The policy of the new ‘Hong Kong Special Administrative Region’ government towards religious freedom has already been spelt out. On paper, full religious freedom will continue to exist and nobody expects the new authorities to begin shutting down churches this July. However, the Communists are past masters at surveillance, supervision and control. There is strong evidence that some churches have already been infiltrated by their sympathizers, slotted into key leadership positions. A pastor of one of Hong Kong’s largest evangelical churches confirmed this some years ago. Already, an atmosphere of self-censorship has spread throughout the Christian community. Criticisms of lack of religious freedom in China which would have been freely expressed a decade ago are now silenced or muted.

Evangelism curtailed

Some Hong Kong churches and para-church organizations have been very active in supporting the house churches in China and doing clandestine evangelism and Bible training. It is these keen evangelicals who can expect pressure to curtail their activities in the near future. The Chinese Government has ominously laid down a principle of ‘mutual non-interference’. Hong Kong churches which mind their own business and stick to Christian work in Hong Kong can hope to continue, but those which have ‘interfered’ in the mainland may expect otherwise. Already some groups have removed their offices to Taiwan and other countries. It seems that Christians in Hong Kong will no longer be able to send in millions of Bibles and other Christian books to needy souls in China, and Hong Kong will lose its unique, strategic place as a base for ‘China ministry’.

Churches in Hong Kong are also worried by a new law proposed which would forbid ‘political groups’ from having connections with foreign organizations or receiving funds from overseas. Some Christian leaders are worried that churches could be defined as political groups and are not convinced by assurances to the contrary.

Few Reformed churches

Theologically, the churches in Hong Kong are very mixed. The charismatic movement has made some inroads, with visits by John Wimber and others, but most churches have been resistant to outside influences of this kind. More worrying is the trend in some seminaries and evangelical publishing houses to introduce the latest Western theological trends, such as liberal and feminist theology. Hong Kong Christians are very earnest in seeking theological training and it is questionable whether the endless pursuit of certificates and degrees and attendance at seminars actually deepens the spiritual life. Reformed theology is very little known. One or two small Reformed fellowships exist, one with the Baptist Confession of 1689 as its confession of faith and a conference on Puritanism was well attended some years ago. One young man told me it was ‘like streams in the desert’!
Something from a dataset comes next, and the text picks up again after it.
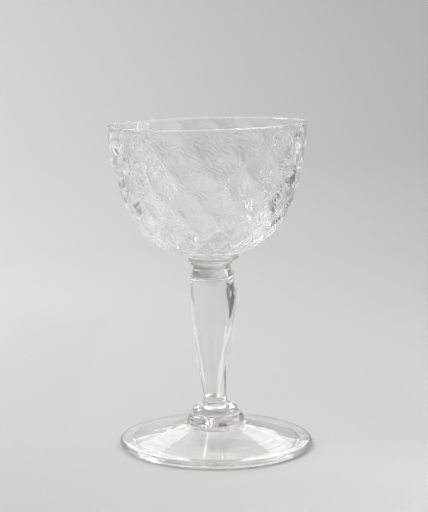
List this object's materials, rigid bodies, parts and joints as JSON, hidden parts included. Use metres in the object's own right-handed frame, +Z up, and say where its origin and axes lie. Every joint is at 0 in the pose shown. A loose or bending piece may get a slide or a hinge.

Some good-quality Christian literature has been translated including works by Bunyan, Spurgeon, Packer and Lloyd-Jones. Prayer is needed that Hong Kong’s many Christian publishing houses will be allowed to continue to print Christian literature in future years.

Encouraging signs

However, there are encouraging signs that God is at work. Thousands of Hong Kong Christians meet regularly for prayer and intercession seeking God for renewal and revival. Many pastors, too, are meeting for prayer. They use as their key text Jeremiah chapter 29 verse 7: ‘Seek the peace and prosperity of the city to which I have carried you. Pray to the Lord for it.’

In the next month or two the spotlights of the world’s press and of influential politicians will be turned on Hong Kong. There will be firework parties to celebrate the return of Hong Kong to China. In the glare of publicity the Chinese Government will be on its best behaviour. But the secular world has a short memory. God’s people in Britain have a special responsibility for Hong Kong. They should continue to focus their attention and prayers on this strategic city long after the media circus has moved on. In China itself many evangelicals are being persecuted. How will Hong Kong Christians fare under a Communist regime, despite the many promises?